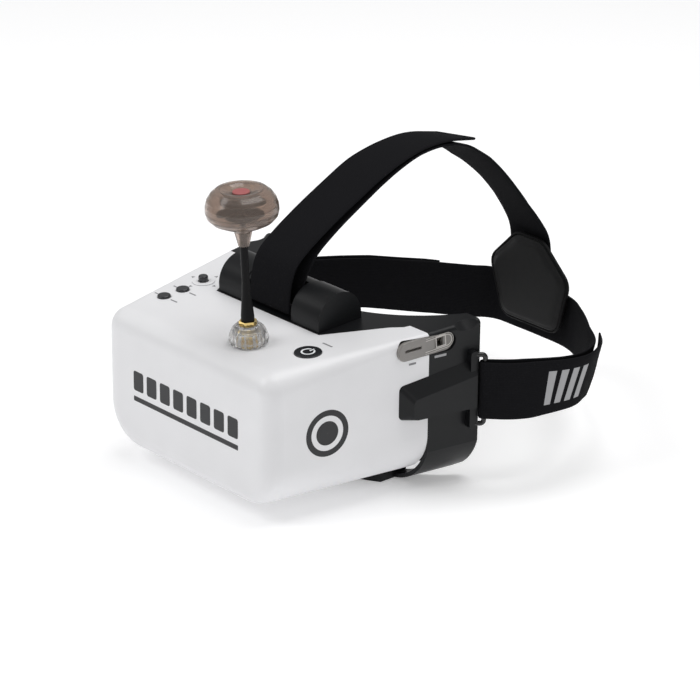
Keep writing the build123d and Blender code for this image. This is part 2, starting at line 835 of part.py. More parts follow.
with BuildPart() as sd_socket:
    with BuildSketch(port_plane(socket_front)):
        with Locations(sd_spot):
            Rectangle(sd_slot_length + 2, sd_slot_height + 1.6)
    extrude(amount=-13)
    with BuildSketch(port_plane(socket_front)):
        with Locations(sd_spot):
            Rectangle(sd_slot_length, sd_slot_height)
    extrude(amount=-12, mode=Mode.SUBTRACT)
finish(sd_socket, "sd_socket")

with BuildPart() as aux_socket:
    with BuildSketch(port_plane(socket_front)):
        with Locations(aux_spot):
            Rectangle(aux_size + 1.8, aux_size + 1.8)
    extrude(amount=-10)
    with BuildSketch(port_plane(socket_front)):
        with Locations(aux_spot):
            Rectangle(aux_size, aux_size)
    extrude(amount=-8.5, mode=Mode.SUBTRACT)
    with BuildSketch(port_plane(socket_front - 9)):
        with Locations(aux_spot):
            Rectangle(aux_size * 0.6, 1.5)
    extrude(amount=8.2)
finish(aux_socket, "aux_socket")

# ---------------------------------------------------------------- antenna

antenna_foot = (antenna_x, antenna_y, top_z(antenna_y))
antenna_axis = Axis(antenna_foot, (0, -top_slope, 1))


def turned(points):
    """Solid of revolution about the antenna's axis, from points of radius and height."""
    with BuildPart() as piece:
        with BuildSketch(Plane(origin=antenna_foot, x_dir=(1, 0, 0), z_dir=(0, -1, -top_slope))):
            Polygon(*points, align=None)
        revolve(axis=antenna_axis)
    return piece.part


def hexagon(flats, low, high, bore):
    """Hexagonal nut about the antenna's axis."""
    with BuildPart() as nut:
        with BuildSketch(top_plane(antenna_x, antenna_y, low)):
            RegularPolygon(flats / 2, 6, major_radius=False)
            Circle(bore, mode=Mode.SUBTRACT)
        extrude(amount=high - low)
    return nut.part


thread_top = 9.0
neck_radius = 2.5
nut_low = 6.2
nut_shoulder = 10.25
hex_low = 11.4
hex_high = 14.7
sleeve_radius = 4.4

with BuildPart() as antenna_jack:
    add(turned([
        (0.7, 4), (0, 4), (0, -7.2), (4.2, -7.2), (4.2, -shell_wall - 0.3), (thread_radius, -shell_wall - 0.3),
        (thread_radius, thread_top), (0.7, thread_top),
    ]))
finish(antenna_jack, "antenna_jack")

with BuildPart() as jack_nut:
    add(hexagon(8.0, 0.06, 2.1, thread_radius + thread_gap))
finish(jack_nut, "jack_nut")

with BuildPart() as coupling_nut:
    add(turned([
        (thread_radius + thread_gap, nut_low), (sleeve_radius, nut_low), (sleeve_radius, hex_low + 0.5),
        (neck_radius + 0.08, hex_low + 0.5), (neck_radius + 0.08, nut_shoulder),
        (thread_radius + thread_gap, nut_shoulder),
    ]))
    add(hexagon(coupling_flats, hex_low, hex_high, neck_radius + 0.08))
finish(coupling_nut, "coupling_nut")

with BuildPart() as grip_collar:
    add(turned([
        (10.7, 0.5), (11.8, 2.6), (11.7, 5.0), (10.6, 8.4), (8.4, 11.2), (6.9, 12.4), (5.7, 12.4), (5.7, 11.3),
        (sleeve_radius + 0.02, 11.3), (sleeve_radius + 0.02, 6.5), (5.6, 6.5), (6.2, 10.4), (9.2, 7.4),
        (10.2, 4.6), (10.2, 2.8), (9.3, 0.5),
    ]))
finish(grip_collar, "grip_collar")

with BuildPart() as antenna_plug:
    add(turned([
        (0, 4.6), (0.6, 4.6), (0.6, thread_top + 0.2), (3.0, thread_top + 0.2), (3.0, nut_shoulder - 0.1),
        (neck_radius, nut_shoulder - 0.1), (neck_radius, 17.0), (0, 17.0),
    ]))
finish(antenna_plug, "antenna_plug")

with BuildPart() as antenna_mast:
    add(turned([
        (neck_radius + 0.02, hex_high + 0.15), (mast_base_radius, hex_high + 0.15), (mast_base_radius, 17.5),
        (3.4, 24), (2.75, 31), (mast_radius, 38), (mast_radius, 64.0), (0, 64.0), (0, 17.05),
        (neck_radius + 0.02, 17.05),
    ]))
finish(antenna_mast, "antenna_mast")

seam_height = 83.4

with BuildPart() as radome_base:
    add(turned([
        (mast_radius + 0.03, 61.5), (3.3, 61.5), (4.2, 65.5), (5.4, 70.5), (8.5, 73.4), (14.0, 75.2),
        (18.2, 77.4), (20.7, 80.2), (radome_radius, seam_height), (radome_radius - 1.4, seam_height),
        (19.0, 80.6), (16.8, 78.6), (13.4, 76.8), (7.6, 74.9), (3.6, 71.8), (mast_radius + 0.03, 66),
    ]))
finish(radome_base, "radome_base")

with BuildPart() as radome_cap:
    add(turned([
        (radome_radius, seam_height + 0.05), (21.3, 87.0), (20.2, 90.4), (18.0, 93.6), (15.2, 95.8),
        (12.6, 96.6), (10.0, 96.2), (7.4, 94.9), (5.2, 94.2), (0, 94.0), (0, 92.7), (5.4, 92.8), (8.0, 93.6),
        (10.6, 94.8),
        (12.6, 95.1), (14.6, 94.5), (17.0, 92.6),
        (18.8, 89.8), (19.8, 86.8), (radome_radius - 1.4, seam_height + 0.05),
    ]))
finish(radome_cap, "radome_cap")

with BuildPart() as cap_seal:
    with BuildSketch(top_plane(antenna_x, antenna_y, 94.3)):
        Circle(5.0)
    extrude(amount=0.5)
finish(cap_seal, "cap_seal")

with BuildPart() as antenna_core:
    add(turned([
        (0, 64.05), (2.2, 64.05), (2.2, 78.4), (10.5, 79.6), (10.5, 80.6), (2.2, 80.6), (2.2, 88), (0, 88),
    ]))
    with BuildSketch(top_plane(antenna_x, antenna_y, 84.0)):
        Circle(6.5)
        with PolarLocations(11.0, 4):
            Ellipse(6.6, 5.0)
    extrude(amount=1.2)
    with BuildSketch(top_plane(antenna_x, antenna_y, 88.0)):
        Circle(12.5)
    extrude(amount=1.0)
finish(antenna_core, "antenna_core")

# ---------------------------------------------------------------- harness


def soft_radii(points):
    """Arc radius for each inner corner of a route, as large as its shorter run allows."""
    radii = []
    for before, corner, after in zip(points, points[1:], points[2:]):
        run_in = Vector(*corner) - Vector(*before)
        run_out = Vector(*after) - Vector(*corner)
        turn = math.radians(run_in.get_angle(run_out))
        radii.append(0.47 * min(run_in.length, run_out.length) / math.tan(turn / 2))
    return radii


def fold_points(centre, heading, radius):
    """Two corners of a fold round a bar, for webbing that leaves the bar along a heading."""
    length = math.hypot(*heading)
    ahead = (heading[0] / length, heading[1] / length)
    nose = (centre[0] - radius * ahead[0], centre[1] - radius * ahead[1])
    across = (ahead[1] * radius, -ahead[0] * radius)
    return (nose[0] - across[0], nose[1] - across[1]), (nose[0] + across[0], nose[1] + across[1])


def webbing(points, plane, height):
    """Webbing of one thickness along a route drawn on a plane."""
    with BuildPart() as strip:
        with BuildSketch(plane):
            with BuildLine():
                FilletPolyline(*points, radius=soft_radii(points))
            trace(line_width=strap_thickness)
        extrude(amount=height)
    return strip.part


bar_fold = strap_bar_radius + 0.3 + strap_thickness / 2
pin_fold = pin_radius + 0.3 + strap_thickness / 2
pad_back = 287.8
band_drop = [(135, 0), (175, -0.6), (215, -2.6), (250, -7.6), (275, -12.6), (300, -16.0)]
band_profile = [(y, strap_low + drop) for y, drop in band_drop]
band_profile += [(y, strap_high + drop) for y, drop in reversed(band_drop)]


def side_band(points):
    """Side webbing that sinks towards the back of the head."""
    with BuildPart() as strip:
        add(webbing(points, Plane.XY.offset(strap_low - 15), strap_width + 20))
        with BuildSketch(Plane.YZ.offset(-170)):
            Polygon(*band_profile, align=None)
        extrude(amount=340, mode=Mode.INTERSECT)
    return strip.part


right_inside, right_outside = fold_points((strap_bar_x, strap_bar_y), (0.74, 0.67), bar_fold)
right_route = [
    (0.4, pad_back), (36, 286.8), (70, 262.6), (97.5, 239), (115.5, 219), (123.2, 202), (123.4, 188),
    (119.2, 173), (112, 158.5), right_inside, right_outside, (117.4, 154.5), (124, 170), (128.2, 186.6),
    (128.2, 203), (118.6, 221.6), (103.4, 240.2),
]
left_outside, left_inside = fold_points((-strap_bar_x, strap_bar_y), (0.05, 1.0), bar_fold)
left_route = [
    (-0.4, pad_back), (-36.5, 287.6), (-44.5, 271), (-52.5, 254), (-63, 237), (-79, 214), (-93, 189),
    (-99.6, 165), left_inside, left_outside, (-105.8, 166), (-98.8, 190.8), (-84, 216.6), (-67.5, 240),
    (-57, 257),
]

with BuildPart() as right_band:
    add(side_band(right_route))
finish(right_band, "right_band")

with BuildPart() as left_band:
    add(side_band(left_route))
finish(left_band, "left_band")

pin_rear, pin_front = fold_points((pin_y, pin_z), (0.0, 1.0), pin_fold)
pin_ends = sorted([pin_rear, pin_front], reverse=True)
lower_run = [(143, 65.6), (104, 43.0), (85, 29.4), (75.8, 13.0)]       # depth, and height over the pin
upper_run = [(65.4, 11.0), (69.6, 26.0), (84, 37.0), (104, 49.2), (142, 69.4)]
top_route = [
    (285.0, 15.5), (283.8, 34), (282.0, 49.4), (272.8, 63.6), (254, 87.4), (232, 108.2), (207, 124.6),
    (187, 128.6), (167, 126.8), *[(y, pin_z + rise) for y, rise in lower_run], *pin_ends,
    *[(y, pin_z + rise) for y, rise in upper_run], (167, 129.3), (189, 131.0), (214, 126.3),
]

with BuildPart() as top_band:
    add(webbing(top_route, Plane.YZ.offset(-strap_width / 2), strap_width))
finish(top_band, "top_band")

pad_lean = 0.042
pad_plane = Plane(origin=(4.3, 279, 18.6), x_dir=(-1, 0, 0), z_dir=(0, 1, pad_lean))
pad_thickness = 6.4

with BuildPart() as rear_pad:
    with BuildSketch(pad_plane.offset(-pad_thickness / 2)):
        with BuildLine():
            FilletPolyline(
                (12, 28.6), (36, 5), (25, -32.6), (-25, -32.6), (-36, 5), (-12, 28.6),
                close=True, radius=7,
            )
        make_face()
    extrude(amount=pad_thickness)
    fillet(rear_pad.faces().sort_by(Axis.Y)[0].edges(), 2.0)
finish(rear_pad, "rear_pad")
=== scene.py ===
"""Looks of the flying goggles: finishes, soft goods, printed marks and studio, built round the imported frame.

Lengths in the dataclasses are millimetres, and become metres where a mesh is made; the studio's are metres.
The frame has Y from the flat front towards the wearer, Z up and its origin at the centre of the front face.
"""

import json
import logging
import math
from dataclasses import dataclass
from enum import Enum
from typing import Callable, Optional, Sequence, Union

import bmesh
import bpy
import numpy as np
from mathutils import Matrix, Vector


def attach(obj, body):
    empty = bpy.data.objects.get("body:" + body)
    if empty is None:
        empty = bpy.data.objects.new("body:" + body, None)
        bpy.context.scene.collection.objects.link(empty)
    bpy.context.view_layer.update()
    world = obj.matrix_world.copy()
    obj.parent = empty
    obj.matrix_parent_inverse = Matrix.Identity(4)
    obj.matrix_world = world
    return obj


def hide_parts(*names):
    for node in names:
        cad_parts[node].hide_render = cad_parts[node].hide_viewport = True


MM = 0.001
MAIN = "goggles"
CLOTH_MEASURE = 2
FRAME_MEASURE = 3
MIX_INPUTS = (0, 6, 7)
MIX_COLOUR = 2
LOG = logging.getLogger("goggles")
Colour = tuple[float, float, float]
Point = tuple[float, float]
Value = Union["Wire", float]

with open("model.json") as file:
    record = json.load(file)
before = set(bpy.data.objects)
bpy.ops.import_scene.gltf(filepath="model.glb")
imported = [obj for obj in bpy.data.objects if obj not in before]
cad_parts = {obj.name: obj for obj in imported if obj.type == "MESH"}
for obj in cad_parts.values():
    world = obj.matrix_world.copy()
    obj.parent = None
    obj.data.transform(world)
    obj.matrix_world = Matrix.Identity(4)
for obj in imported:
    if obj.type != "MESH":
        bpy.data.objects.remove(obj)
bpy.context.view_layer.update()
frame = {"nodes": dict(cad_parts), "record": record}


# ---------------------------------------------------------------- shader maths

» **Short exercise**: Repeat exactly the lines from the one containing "pad_lean = 0.042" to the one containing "if empty is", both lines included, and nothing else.

» **Exercise response**:
pad_lean = 0.042
pad_plane = Plane(origin=(4.3, 279, 18.6), x_dir=(-1, 0, 0), z_dir=(0, 1, pad_lean))
pad_thickness = 6.4

with BuildPart() as rear_pad:
    with BuildSketch(pad_plane.offset(-pad_thickness / 2)):
        with BuildLine():
            FilletPolyline(
                (12, 28.6), (36, 5), (25, -32.6), (-25, -32.6), (-36, 5), (-12, 28.6),
                close=True, radius=7,
            )
        make_face()
    extrude(amount=pad_thickness)
    fillet(rear_pad.faces().sort_by(Axis.Y)[0].edges(), 2.0)
finish(rear_pad, "rear_pad")
=== scene.py ===
"""Looks of the flying goggles: finishes, soft goods, printed marks and studio, built round the imported frame.

Lengths in the dataclasses are millimetres, and become metres where a mesh is made; the studio's are metres.
The frame has Y from the flat front towards the wearer, Z up and its origin at the centre of the front face.
"""

import json
import logging
import math
from dataclasses import dataclass
from enum import Enum
from typing import Callable, Optional, Sequence, Union

import bmesh
import bpy
import numpy as np
from mathutils import Matrix, Vector


def attach(obj, body):
    empty = bpy.data.objects.get("body:" + body)
    if empty is None:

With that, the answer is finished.